### [Stated problem]
Give all of the lines again, with nothing added or dropped.

----------

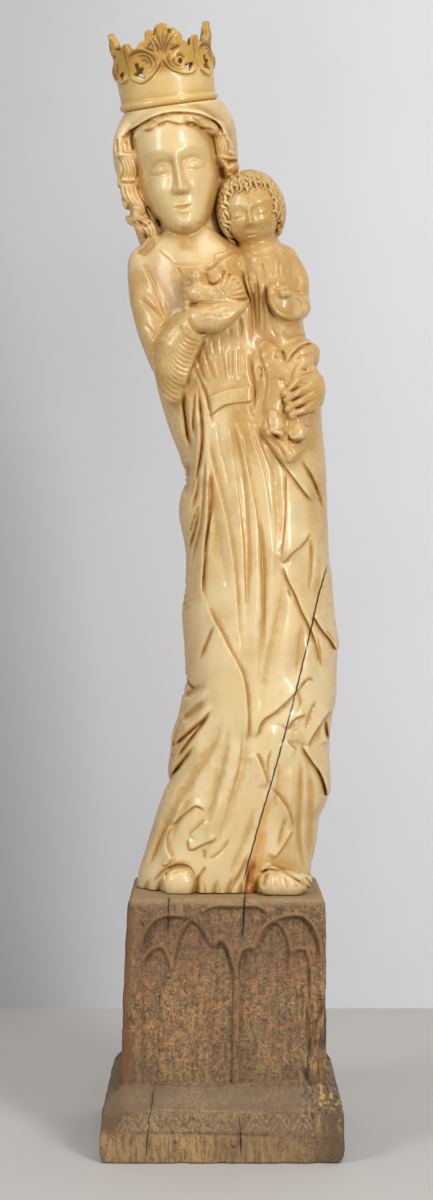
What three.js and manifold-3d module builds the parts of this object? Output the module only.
// A crowned Virgin carrying the Child, carved from one curved ivory tusk, on a carved wooden plinth.
// Millimetres, +Z up, the figure faces -Y. The origin is the centre of the plinth's underside.
import * as THREE from "three";
import { mergeGeometries, mergeVertices } from "three/addons/utils/BufferGeometryUtils.js";
import Module from "manifold-3d";

const wasm = await Module();
wasm.setup();

// Driving dimensions
const PLINTH_HEIGHT = 148;
const BASE_SIDE = 141; // the plinth's square foot
const BASE_HEIGHT = 19; // its upright edge, below the sloping band
const BAND_TOP = 31; // where the sloping band meets the block
const BLOCK_FOOT = { left: -58.4, right: 59.1, front: -57, back: 57 };
const BLOCK_HEAD = { left: -55.2, right: 59.7, front: -53, back: 53 };
const NICHE_DEPTH = 3;
const SEAT_GAP = 0.3; // the clear joint between pieces that rest on each other
const FIGURE_FOOT = PLINTH_HEIGHT + SEAT_GAP;
const SHOULDER_TOP = 541;
const HEAD_LEAN = THREE.MathUtils.degToRad(9); // the head leans with the tusk
const CROWN_LEAN = THREE.MathUtils.degToRad(8);
const CROWN_NOD = THREE.MathUtils.degToRad(11); // the head bows, so the crown tips forward
const CROWN_CENTRE = new THREE.Vector3(-31.5, -1, 615.6);
const CROWN_RADIUS = 28.2;
const CROWN_FLARE = 0.05; // the wall leans out by this much of its height
const CROWN_WALL = 2.6;

// Places on the carving are laid out as a viewer sees them, on an upright plane through the origin.
const VIEWER = { x: -3.3, distance: 1300, height: 320 };

// The point at depth y that the viewer sees at (x, z) on that plane.
function seen(x, z, y) {
  const nearer = (VIEWER.distance + y) / VIEWER.distance;
  return new THREE.Vector3(
    VIEWER.x + (x - VIEWER.x) * nearer,
    y,
    VIEWER.height + (z - VIEWER.height) * nearer,
  );
}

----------

### [Solved problem]
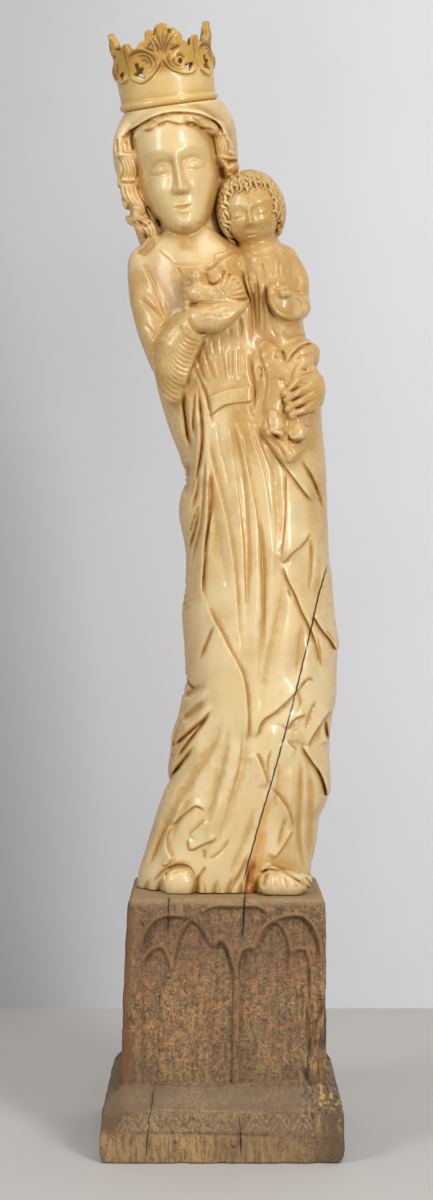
What three.js and manifold-3d module builds the parts of this object? Output the module only.
// A crowned Virgin carrying the Child, carved from one curved ivory tusk, on a carved wooden plinth.
// Millimetres, +Z up, the figure faces -Y. The origin is the centre of the plinth's underside.
import * as THREE from "three";
import { mergeGeometries, mergeVertices } from "three/addons/utils/BufferGeometryUtils.js";
import Module from "manifold-3d";

const wasm = await Module();
wasm.setup();

// Driving dimensions
const PLINTH_HEIGHT = 148;
const BASE_SIDE = 141; // the plinth's square foot
const BASE_HEIGHT = 19; // its upright edge, below the sloping band
const BAND_TOP = 31; // where the sloping band meets the block
const BLOCK_FOOT = { left: -58.4, right: 59.1, front: -57, back: 57 };
const BLOCK_HEAD = { left: -55.2, right: 59.7, front: -53, back: 53 };
const NICHE_DEPTH = 3;
const SEAT_GAP = 0.3; // the clear joint between pieces that rest on each other
const FIGURE_FOOT = PLINTH_HEIGHT + SEAT_GAP;
const SHOULDER_TOP = 541;
const HEAD_LEAN = THREE.MathUtils.degToRad(9); // the head leans with the tusk
const CROWN_LEAN = THREE.MathUtils.degToRad(8);
const CROWN_NOD = THREE.MathUtils.degToRad(11); // the head bows, so the crown tips forward
const CROWN_CENTRE = new THREE.Vector3(-31.5, -1, 615.6);
const CROWN_RADIUS = 28.2;
const CROWN_FLARE = 0.05; // the wall leans out by this much of its height
const CROWN_WALL = 2.6;

// Places on the carving are laid out as a viewer sees them, on an upright plane through the origin.
const VIEWER = { x: -3.3, distance: 1300, height: 320 };

// The point at depth y that the viewer sees at (x, z) on that plane.
function seen(x, z, y) {
  const nearer = (VIEWER.distance + y) / VIEWER.distance;
  return new THREE.Vector3(
    VIEWER.x + (x - VIEWER.x) * nearer,
    y,
    VIEWER.height + (z - VIEWER.height) * nearer,
  );
}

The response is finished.